Because regex cannot parse HTML (or even come close), any attempt to mess around with matching words in an HTML string risks breaking words that appear in markup. A badly-implemented HTML regex hack can even leave you with HTML-injection vulnerabilities which an attacker may be able to leverage to do cross-site-scripting.
Instead you should parse the HTML and do the searches on the text content only.
If you can accept a solution that adds the highlighting from JavaScript on the client side, this is really easy because the browser will already have parsed the HTML into a bunch of DOM objects you can manipulate. See eg. this question for a client-side example.
If you have to do it with PHP that's a bit more tricky.
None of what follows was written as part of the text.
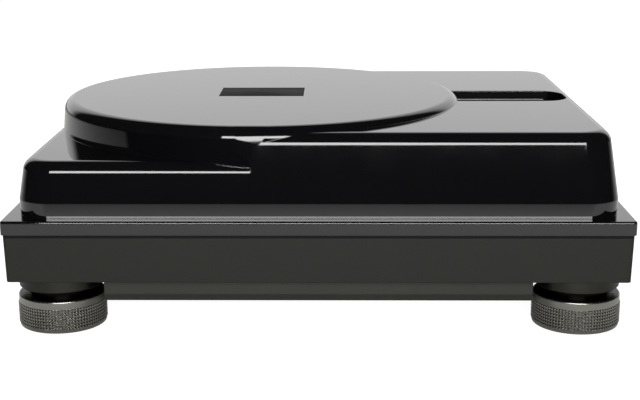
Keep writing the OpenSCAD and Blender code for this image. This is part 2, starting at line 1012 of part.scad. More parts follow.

The simple solution would be to use DOMDocument::loadHTML
and then translate the findText
function from the above example into PHP. At least the DOM methods used are standardised so they work the same.
Upvotes: 1
Reputation: 235962
var highlight = function(what){
var html = document.body.innerHTML,
word = "(" + what + ")",
match = new RegExp(word, "gi");
html = html.replace(match, "<span style='background-color: red'>$1</span>");
document.body.innerHTML = html;
};
highlight('ll');
This would highlight any occurence of 'll'.
Be carefull by calling highlight()
with <
or >
or any tag name
, it would also replace those, screwing up your markup. You might workaround that by reading innerText
instead of innerHTML
, but that way you'll lose the markup information.
Best way probably is to implement a parser routine yourself.
Example: http://www.jsfiddle.net/DRtVn/
Upvotes: 0
Reputation: 1024
Edit: This was tagged as Java before, so this answer might not be applicable.
This is quick and dirty but it might work for you, or at least be a starting point
private String highlight(String search,String html) {
return html.replaceAll("(>[^<]*)("+search+")([^>]*<)","$1<em>$2</em>$3");
}
This requires testing, and I make no guarantees that its correct but the simplest way to explain how is that you ensure that your term exists between two tags and is thus is not itself a tag or part of a tag parameter.
Upvotes: 0